La nueva inquisición del siglo XXI: Un juicio mediático sin ética ni responsabilidad
Por Bernardo Candia Henríquez
La inquisición, ese oscuro capítulo de la historia, cuyo origen se remonta al siglo XII en Francia bajo el mandato del Papa Lucio III, fue una institución creada con el propósito de erradicar la “herejía” y controlar las creencias de quienes desafiaban los dogmas establecidos por la Iglesia Católica. En su época, la inquisición se caracterizó por un uso brutal de la tortura física, la humillación pública y un juicio carente de toda ética. La frase de Antoine de Lavoisier, “Nada se crea, nada se destruye, solo se transforma”, parece aplicarse hoy más que nunca, pues, aunque la inquisición formal ya no existe, sus métodos han mutado y se han adaptado al siglo XXI. El campo de batalla ha cambiado, pero el fanatismo, la condena sin pruebas y la persecución siguen vivas, solo que ahora con la poderosa arma de los medios de comunicación.
Hoy en día, los matinales de la televisión nacional, encabezados por figuras como Julio César Rodríguez, José Luis Repenning, Monserrat Álvarez, José Antonio Neme y Priscila Vargas, entre otros, se han convertido en un moderno foro de inquisición. En lugar de promover el análisis serio, la reflexión y el respeto por los derechos fundamentales de las personas, estos programas se alimentan de la tragedia ajena, de la vulnerabilidad de los más débiles, para generar sensacionalismo, aumentar el rating y alimentar el morbo de la audiencia. La “nueva inquisición” no necesita torturas físicas; su tortura es psicológica, y sus métodos son sutiles, pero igualmente destructivos.
Lo que estos programas han logrado es crear una atmósfera de condena pública anticipada, en donde el derecho a la presunción de inocencia se desvanece en favor de una exhibición mediática que reduce a la persona a un simple espectáculo. Casos como el de la exalcaldesa Cathy Barriga o el de Manuel Monsalve son claros ejemplos de cómo los medios no solo se hacen eco de las acusaciones, sino que las amplifican hasta el punto de hacer que el espectador crea que la culpabilidad de los involucrados ya ha sido determinada. La condena, previamente emitida en los estudios televisivos, se filtra en la sociedad, y la vida de los acusados queda marcada para siempre, sin importar los resultados de la justicia.

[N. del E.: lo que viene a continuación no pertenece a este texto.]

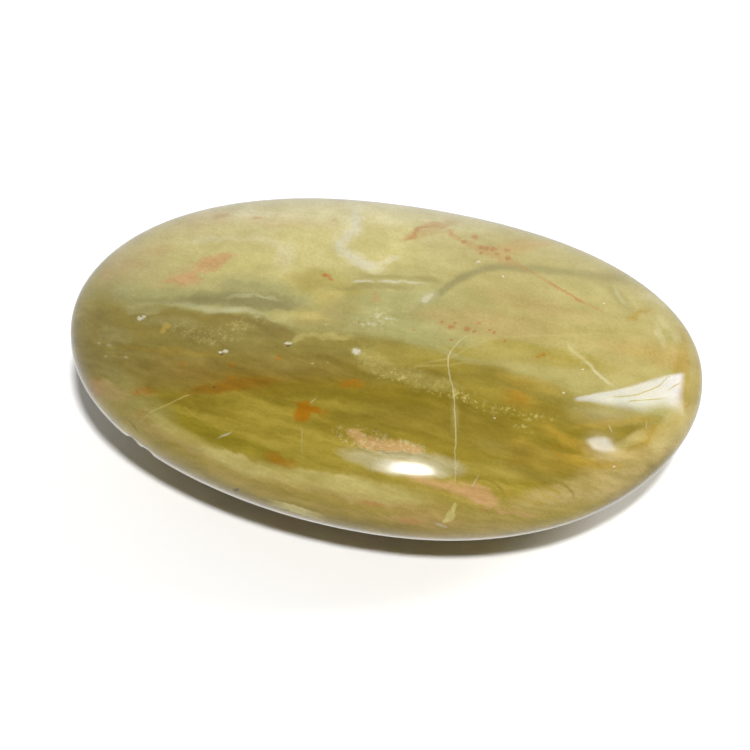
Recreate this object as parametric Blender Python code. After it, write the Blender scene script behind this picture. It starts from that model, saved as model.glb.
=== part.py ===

Se olvida, en la frágil mente del espectador, que es la justicia quien determina las responsabilidades y en los casos actuales, no solo se ha condenado a los acusados, sino también, se ha revictimizado a quienes denuncian, exponiendo sus vidas sin pudor.
Este tipo de periodismo, si es que podemos llamarlo así, no busca informar, sino generar espectáculo a toda costa. La ética profesional y la responsabilidad social parecen ser conceptos olvidados en la carrera por el rating. La “transparencia” que defienden estos programas es una fachada; lo que realmente promueven es un hiperrealismo morboso, donde el sufrimiento ajeno se convierte en un producto de consumo para la audiencia, que no se detiene a pensar en las consecuencias que este juicio mediático puede tener en la vida de las personas afectadas.
Los conductores de estos espacios, más que figuras de autoridad o líderes de opinión, se convierten en jueces sin juicio, que se permiten emitir veredictos antes de que la justicia haga su trabajo. La falta de responsabilidad de los medios y la obsesión por la audiencia han logrado crear una cultura donde la tragedia ajena se convierte en un negocio lucrativo. Y lo más preocupante de todo es que la gente lo consume sin cuestionar, como si fuera parte del entretenimiento, sin tener en cuenta que lo que está en juego es la dignidad humana de quienes son señalados.
Es hora de reflexionar sobre el papel que juegan los medios en nuestra sociedad. La inquisición del siglo XXI no necesita tribunales eclesiásticos ni torturas físicas. Su poder radica en la manipulación de la información, en la desinformación y en la condena pública anticipada. Es un ejercicio de poder que busca despojar a las personas de su derecho a la privacidad y a la presunción de inocencia, todo en nombre de la libertad de prensa, que en realidad se ha convertido en la libertad de juzgar y humillar sin remordimientos.